Проклятый остров (Блэквуд, Бенсон) - страница 79

Насколько хватало глаз перед нами простиралась ровная, пепельно-белая, тускло фосфоресцирующая поверхность, океан бархатистого тумана, неподвижное море, вернее, алебастровый настил — на вид такой плотный, словно по нему можно было ходить, как по полу. Трудно это себе представить, но застывшее море мертвенно-белого тумана вызвало в моей душе ужас даже больший, нежели давящая гробовая тишина или убийственный крик, столь зловещим оно было, столь нереальным, призрачным, умонепостижимым — мертвый океан, распростершийся под немигающими звездами. Тем не менее через этот самый туман нам надо было пройти! Иного пути домой мы не видели, и потому, стуча зубами от страха, одержимые одним желанием — вернуться живыми, мы пошли вниз — туда, где отчетливо обозначилась граница мучнистой пелены, облепившей жесткие стебли травы.

Одной ногой я боязливо ступил в жуткую толщу. Меня проняло смертельной стужей, от которой захолонуло сердце, и я в испуге отпрянул и навзничь упал на склон. И тут же снова раздался пронзительный визг, ближе, ближе, — он звенел у нас в ушах, пробирал насквозь, и где-то вдалеке на поверхности проклятого моря студеный туман вздыбился фонтаном, взвился судорожной, словно корчившейся в конвульсиях струей прямо в небо. Звезды помутнели в облаке пара, и в сгустившейся тьме я увидел, как огромная, водянистая луна медленно выкатилась над всколыхнувшимся морем, бескрайним и бесформенным в клубах тумана.

Этого нам хватило с лихвой: мы кинулись прочь и что было духу припустили вдоль кромки белого моря, которое теперь нервно билось у наших ног, медленно, но неотступно поднимаясь все выше и выше и оттесняя нас к вершине.

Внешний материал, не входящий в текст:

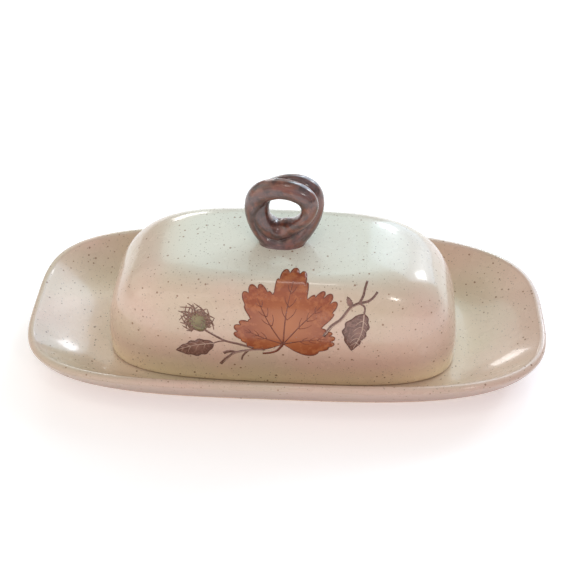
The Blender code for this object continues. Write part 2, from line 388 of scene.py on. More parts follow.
def add_tray_underside(stack):
    """The foot ring's bare flat, then the glazed hollow inside it, which follows the tray's inside."""
    corner = np.linspace(0, math.pi / 2, 5)
    outer = [(FOOT_BEVEL * (1 - math.cos(turn)), FOOT_BEVEL * (1 - math.sin(turn))) for turn in corner]
    inner = [(FOOT_WIDTH - inward, height) for inward, height in reversed(outer)]
    half_length = TRAY_HALF_LENGTH - FOOT_INSET_X
    half_width = TRAY_HALF_WIDTH - FOOT_INSET_Y
    for inward, height in outer + inner:
        points = outline(half_length - inward, half_width - inward, TRAY_SQUARENESS)
        stack.add(at_height(points, height), bare=1.0 if height < 0.6 * FOOT_BEVEL else 0.0, waver=0.0)
    half_length = half_length - FOOT_WIDTH - FOOT_CORNER
    half_width = half_width - FOOT_WIDTH - FOOT_CORNER
    for share in np.append(np.linspace(1.0, 0.76, 16), np.linspace(0.7, 0.06, 11)):
        points = outline(share * half_length, share * half_width, TRAY_SQUARENESS)
        height = inside_height(points[:, 0], spread_at(points)) - TRAY_WALL
        stack.add(at_height(points, height), waver=0.4)


def make_tray(material):
    stack = Stack()
    add_tray_inside(stack)
    add_tray_lip(stack)
    add_tray_outside(stack)
    add_tray_underside(stack)
    tray = stack.body("tray_ware", ((0, 0, FLOOR_HEIGHT), (0, 0, FLOOR_HEIGHT - TRAY_WALL)), material)
    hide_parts("tray")
    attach(tray, "tray")


# ---------------------------------------------------------------- cover

def cover_ring(half_length, half_width, height):
    points = outline(half_length, half_width, COVER_SQUARENESS)
    return turned_to_cover(at_height(points, height))


def cover_wall_rings(thinner, steps):
    """(ring, fraction of the height) from the crown of the top down to the bottom edge."""
    half_length = COVER_HALF_LENGTH - thinner
    half_width = COVER_HALF_WIDTH - thinner
    height = COVER_HEIGHT - thinner
    rings = []
    for share in np.linspace(0.06, 0.94, 12):
        top = COVER_BOTTOM + height + CROWN * (1 - share ** 2)
        ring = cover_ring(share * (half_length - TOP_INSET_X), share * (half_width - TOP_INSET_Y), top)
        rings.append((ring, 1.0))
    for sideways, upward in reversed(quarter_curve(SHOULDER, steps)[1:]):
        ring = cover_ring(half_length - sideways * TOP_INSET_X, half_width - sideways * TOP_INSET_Y,
                          COVER_BOTTOM + upward * height)
        rings.append((ring, upward))
    return rings


def add_cover_edge(stack):
    """The rounded bottom edge from its inner corner to its outer one, bare where it stands on the tray."""
    corner = np.linspace(0, math.pi / 2, 5)
    outer = [(EDGE_ROUND * (1 - math.sin(turn)), EDGE_ROUND * (1 - math.cos(turn))) for turn in corner]
    inner = [(COVER_WALL - inward, height) for inward, height in reversed(outer)]
    for inward, height in inner + outer:
        ring = cover_ring(COVER_HALF_LENGTH - inward, COVER_HALF_WIDTH - inward, COVER_BOTTOM + height)
        # Pooled glaze on the edge, brightened as painted fill light.
        stack.add(ring, pool=0.8, bare=1.0 if height < 0.4 * EDGE_ROUND else 0.0, waver=0.0)


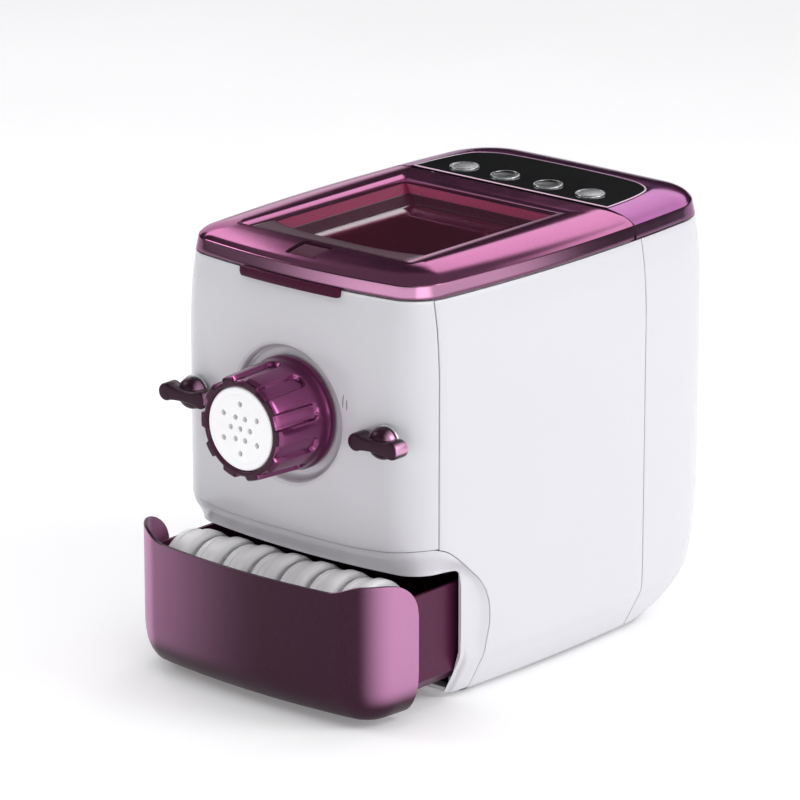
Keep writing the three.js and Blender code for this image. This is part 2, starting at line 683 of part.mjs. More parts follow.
// ---------------------------------------------------------------- gearbox, motor and electrics
const gearboxCase = box(-49, 49, 52, 95, MOTOR_Z - 16, AXIS_Z + 49)
  .subtract(box(-46, 46, 55, 96, MOTOR_Z - 13, AXIS_Z + 46))
  .subtract(cylY(7, 40, 60, 14, 0, AXIS_Z))
  .add(cylY(3, 54, 92, 10, 0, MID_Z));
const gearboxCover = box(-49, 49, 95.3, 98, MOTOR_Z - 16, AXIS_Z + 49).subtract(cylY(5, 90, 100, 12, 0, MOTOR_Z));
const motorBody = turnedY([[4.6, 98.4], [12, 98.4], [12, 101], [33, 101], [33, 150], [30, 154], [12, 154], [12, 157.6], [4.6, 157.6], [4.6, 98.4]], 24, 0, MOTOR_Z);
const powerBoard = box(-96, -94, 84, 146, 120, 200)
  .add(box(-94.5, -74, 92, 112, 128, 152))
  .add(box(-94.5, -80, 118, 140, 160, 184))
  .add(box(-94.5, -84, 92, 104, 164, 190));
const powerInlet = box(-15, 15, 153, 171.2, -11.5, 11.5)
  .add(box(-19.5, 19.5, 171.1, 173, -15, 15))
  .subtract(box(-12.2, 12.2, 157, 180, -8.4, 8.4))
  .add(box(-1, 1, 156, 168, 1.2, 4.6).add(box(-8, -6, 156, 168, -4.6, -1.2)).add(box(6, 8, 156, 168, -4.6, -1.2)));

// ---------------------------------------------------------------- drawer
const frontProfile = [];
for (let i = 0; i <= 20; i++) {
  const x = -100 + i * 10,
    u = Math.abs(x) / 100;
  frontProfile.push([x, DRAWER_TOP + (u > 0.75 ? 6.5 * Math.pow(Math.sin(((u - 0.75) / 0.25) * U), 2) : 0)]);
}
const frontOutline = [[-140, 0], [140, 0], [140, DRAWER_TOP + 6.5], ...frontProfile.slice().reverse(), [-140, DRAWER_TOP + 6.5]];
const drawerFront = frontBand(0)
  .subtract(frontBand(2.4))
  .intersect(alongX(wingCorner, -140, 140))
  .intersect(alongY(frontOutline, -200, -100))
  .add(frontBand(1).intersect(box(-140, 140, -200, -148, 4.6, 7.2)));
const trayFront = -180;
const traySection = (g, top) => [
  [-TRAY_X + g, top],
  [-TRAY_X + g, 22 + g * 0.4],
  [-TRAY_X + 7, 14 + g],
  [TRAY_X - 7, 14 + g],
  [TRAY_X - g, 22 + g * 0.4],
  [TRAY_X - g, top],
];
const drawerTray = alongY(traySection(0, 84), trayFront, -30)
  .intersect(frontBand(2.9))
  .subtract(alongY(traySection(2.4, 90), trayFront, -32.4).intersect(frontBand(5.3)));
const DIE_Y = -119,
  DIE_Z = 63.4;
const rackProfile = (() => {
  const pts = [[DIE_Y - 26, 16.7], [DIE_Y + 26, 16.7], [DIE_Y + 26, 45.4]];
  for (let i = 0; i <= 10; i++) {
    const t = (-35 * Math.PI) / 180 - (i / 10) * ((110 * Math.PI) / 180);
    pts.push([DIE_Y + 30.2 * Math.cos(t) * 0.999, DIE_Z + 30.2 * Math.sin(t)]);
  }
  pts.push([DIE_Y - 26, 45.4]);
  return pts;
})();
const dieRack = alongX(rackProfile, -98, 88)
  .add(box(85, 88, DIE_Y - 26, DIE_Y + 26, 16.7, 54))
  .intersect(alongY(traySection(2.9, 90), -160, -80))
  .intersect(frontBand(5.8));
const runner = (s) => (s > 0 ? box(84, 92, -92, 74, 6.4, 13.6) : box(-92, -84, -92, 74, 6.4, 13.6));

// ---------------------------------------------------------------- assembly
const paint = {
  white: new THREE.MeshStandardMaterial({ color: 0xe9e8ec, roughness: 0.28, metalness: 0 }),
  purple: new THREE.MeshStandardMaterial({ color: 0x8e3f78, roughness: 0.25, metalness: 0.55 }),
  dark: new THREE.MeshStandardMaterial({ color: 0x4a2340, roughness: 0.3, metalness: 0.4 }),
  black: new THREE.MeshStandardMaterial({ color: 0x101112, roughness: 0.12, metalness: 0 }),
  tint: new THREE.MeshStandardMaterial({ color: 0x5a1234, roughness: 0.08, metalness: 0, transparent: true, opacity: 0.5 }),
  chrome: new THREE.MeshStandardMaterial({ color: 0xc9ccd0, roughness: 0.2, metalness: 1 }),
  clear: new THREE.MeshStandardMaterial({ color: 0xdfe3e6, roughness: 0.2, metalness: 0 }),
  rubber: new THREE.MeshStandardMaterial({ color: 0x8b8c8f, roughness: 0.8, metalness: 0 }),
  steel: new THREE.MeshStandardMaterial({ color: 0x9a9da1, roughness: 0.4, metalness: 0.9 }),
  nylon: new THREE.MeshStandardMaterial({ color: 0xd8d4c8, roughness: 0.5, metalness: 0 }),
  board: new THREE.MeshStandardMaterial({ color: 0x1f5a34, roughness: 0.6, metalness: 0 }),
};
const machine = new THREE.Group();
machine.position.set(0, SHIFT_Y, 0);
const add = (group, name, m, material, x = 0, y = 0, z = 0, turn = null) => {
  const mesh = new THREE.Mesh(geometryOf(m), material);
  mesh.name = name;
  mesh.position.set(x, y, z);
  if (turn) mesh.rotation.set(...turn);
  group.add(mesh);
  return mesh;
};

const chassis = new THREE.Group();
add(chassis, "base_plate", pan, paint.white);
["foot_front_left", "foot_front_right", "foot_rear_left", "foot_rear_right"].forEach((n, i) =>
  add(chassis, n, foot, paint.rubber, FEET[i][0], FEET[i][1], 0),
);
["base_screw_1", "base_screw_2", "base_screw_3", "base_screw_4"].forEach((n, i) =>
  add(chassis, n, baseScrew, paint.steel, SCREWS[i][0], SCREWS[i][1], 3.3),
);
add(chassis, "left_side_panel", leftSidePanel, paint.white);
add(chassis, "right_side_panel", rightSidePanel, paint.white);
add(chassis, "rear_cover", rearCover, paint.white);
add(chassis, "front_fascia", frontFascia, paint.white);
add(chassis, "drawer_surround", drawerSurround, paint.white);
add(chassis, "top_frame", topFrame, paint.white);
add(chassis, "front_frame", frontFrame, paint.steel);
add(chassis, "left_stud", stud, paint.steel, -KNOB_X, 0, KNOB_Z);
add(chassis, "right_stud", stud, paint.steel, KNOB_X, 0, KNOB_Z);
add(chassis, "bulkhead", bulkhead, paint.steel);
add(chassis, "mixing_bowl", mixingBowl, paint.clear);
add(chassis, "extruder_barrel", barrel, paint.clear);
add(chassis, "deck_housing", deckHousing, paint.purple);
add(chassis, "control_panel", controlPanel, paint.black);
add(chassis, "control_board", controlBoard, paint.board);
add(chassis, "gearbox_case", gearboxCase, paint.steel);
add(chassis, "gearbox_cover", gearboxCover, paint.steel);
add(chassis, "motor_body", motorBody, paint.steel);
add(chassis, "power_board", powerBoard, paint.board);
add(chassis, "power_inlet", powerInlet, paint.black, INLET_X, 0, INLET_Z);
add(chassis, "left_drawer_runner", runner(-1), paint.nylon);
add(chassis, "right_drawer_runner", runner(1), paint.nylon);

const lid = new THREE.Group();
add(lid, "lid_frame", lidFrame, paint.purple);
add(lid, "lid_window", lidWindow, paint.tint);
add(lid, "lid_magnet_cap", lidCap, paint.dark);
add(lid, "lid_grip", lidGrip, paint.dark);

const drawer = new THREE.Group();
drawer.position.set(0, -DRAWER_OUT, 0);
add(drawer, "drawer_front", drawerFront, paint.purple);
add(drawer, "drawer_tray", drawerTray, paint.dark);
add(drawer, "die_rack", dieRack, paint.nylon);
for (let i = 0; i < 7; i++)
  add(drawer, "spare_die_" + (i + 1), spareDie, paint.clear, -85 + i * 26, DIE_Y, DIE_Z, [0, 0, -Math.PI / 2]);

const head = new THREE.Group();
head.position.set(0, 0, AXIS_Z);
add(head, "locking_nut", nut, paint.purple);
add(head, "installed_die", installedDie, paint.clear);

const knobs = new THREE.Group();
[-1, 1].forEach((s) => {
  const side = s < 0 ? "left" : "right";
  add(knobs, side + "_wing_knob", wingKnob, paint.purple, s * KNOB_X, 0, KNOB_Z);
  add(knobs, side + "_knob_washer", knobWasher, paint.steel, s * KNOB_X, 0, KNOB_Z);
});

const drive = new THREE.Group();
add(drive, "mixing_shaft", mixingShaft, paint.nylon);
add(drive, "auger_screw", augerScrew, paint.nylon);
add(drive, "output_gear", outputGear, paint.nylon);
add(drive, "intermediate_gear", midGear, paint.nylon);
add(drive, "motor_rotor", motorRotor, paint.steel);

const keys = new THREE.Group();
BUTTONS.forEach((x, i) => add(keys, "button_" + (i + 1), button, paint.chrome, x, BUTTON_Y, 0));

machine.add(chassis, lid, drawer, head, knobs, drive, keys);
export default machine;
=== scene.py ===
# Looks of the electric pasta maker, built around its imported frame.
# Sizes below are millimetres in the body's own frame (y = 0 at the middle of the body); mm() turns them into the frame's metres.
import math
import bpy
import bmesh
import numpy as np
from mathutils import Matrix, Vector


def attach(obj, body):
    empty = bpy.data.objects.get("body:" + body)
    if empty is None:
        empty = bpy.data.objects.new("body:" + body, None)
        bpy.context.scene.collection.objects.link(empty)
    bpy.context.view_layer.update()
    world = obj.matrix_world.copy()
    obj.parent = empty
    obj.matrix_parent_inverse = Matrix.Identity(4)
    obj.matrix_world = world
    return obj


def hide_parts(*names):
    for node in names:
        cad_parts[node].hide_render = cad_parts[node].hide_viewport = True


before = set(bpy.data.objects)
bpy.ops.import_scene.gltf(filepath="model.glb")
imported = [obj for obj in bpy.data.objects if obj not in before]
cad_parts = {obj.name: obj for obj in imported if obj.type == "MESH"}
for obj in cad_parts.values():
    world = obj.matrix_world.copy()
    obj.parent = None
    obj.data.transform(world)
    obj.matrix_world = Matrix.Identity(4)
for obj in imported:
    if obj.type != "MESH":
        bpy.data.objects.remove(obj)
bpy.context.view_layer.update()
SHIFT = 23.8

# ------------------------------------------------------------------ camera
CAM_AZ, CAM_EL, CAM_DIST = math.radians(40.84), math.radians(17.76), 3.50365


def make_camera():
    sa, ca, se, ce = math.sin(CAM_AZ), math.cos(CAM_AZ), math.sin(CAM_EL), math.cos(CAM_EL)
    back = Vector((sa * ce, -ca * ce, se))
    right = Vector((ca, sa, 0))
    up = back.cross(right)
    target = Vector((0, -0.0322, 0.150))
    at = target + back * CAM_DIST
    aim = target + up * 0.02514 + right * 0.001455
    cam = bpy.data.cameras.new("camera")
    cam.sensor_width = 36.0
    cam.lens = 228.6
    cam.clip_end = 30.0
    ob = bpy.data.objects.new("camera", cam)
    bpy.context.scene.collection.objects.link(ob)
    ob.location = at
    ob.rotation_euler = (aim - at).to_track_quat("-Z", "Y").to_euler()
    bpy.context.scene.camera = ob


make_camera()

# ------------------------------------------------------------------ numbers shared with the frame
A, YF, YR = 121.4, -171.0, 171.0
RIM_Z, LID_Z0, TOP_Z = 286.4, 287.4, 304.7
SEAM_F, SEAM_R, GAP = -142.2, 67.0, 0.35
AXIS_Z, DISH_R = 194.0, 46.6
LIP_Z, SURR_Y = 94.4, -120.0
OUT = 50.0
HINGE_Y, HINGE_Z, HINGE_R = 56.0, 300.0, 4.9
KNOB_X, KNOB_Z = 86.0, 191.0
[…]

Мы бежали от смерти и понимали это. Как у нас хватило сил выдержать эдакую гонку, ума не приложу, однако хватило, и наконец жуткое белое море осталось далеко позади, мы выбрались из долины, сошли вниз и оказались в знакомой нам местности, где быстро отыскали нужную нам тропу. Последнее, что я помню, это как странный голос — голос Нильса, только до неузнаваемости изменившийся, — запинаясь, произнес обреченно: „Щенок наш умер!“ — и тут мир перевернулся, раз, потом другой, медленно и неотвратимо, и сознание покинуло меня, словно его вдруг отшибло.

Прошло недели три, как я сейчас помню, прежде чем я очнулся в своей комнате и увидел у своей постели матушку. Поначалу мысли мои разбегались, но мало-помалу я окреп, ко мне стали возвращаться воспоминания, сперва разрозненные, а потом и вся череда событий той ужасной ночи в Мертвой Долине понемногу восстановилась. Все, что я мог уяснить из слов своих близких, это то, что тремя неделями раньше меня обнаружили дома в постели совершенно больного, и болезнь обернулась воспалением мозга. Я пробовал заговорить о леденящих душу подробностях всего приключившегося со мной, но быстро понял, что никто не воспринимает мои рассказы иначе как отголоски больных фантазий, и я счел за благо держать язык за зубами и оставить свои мысли при себе.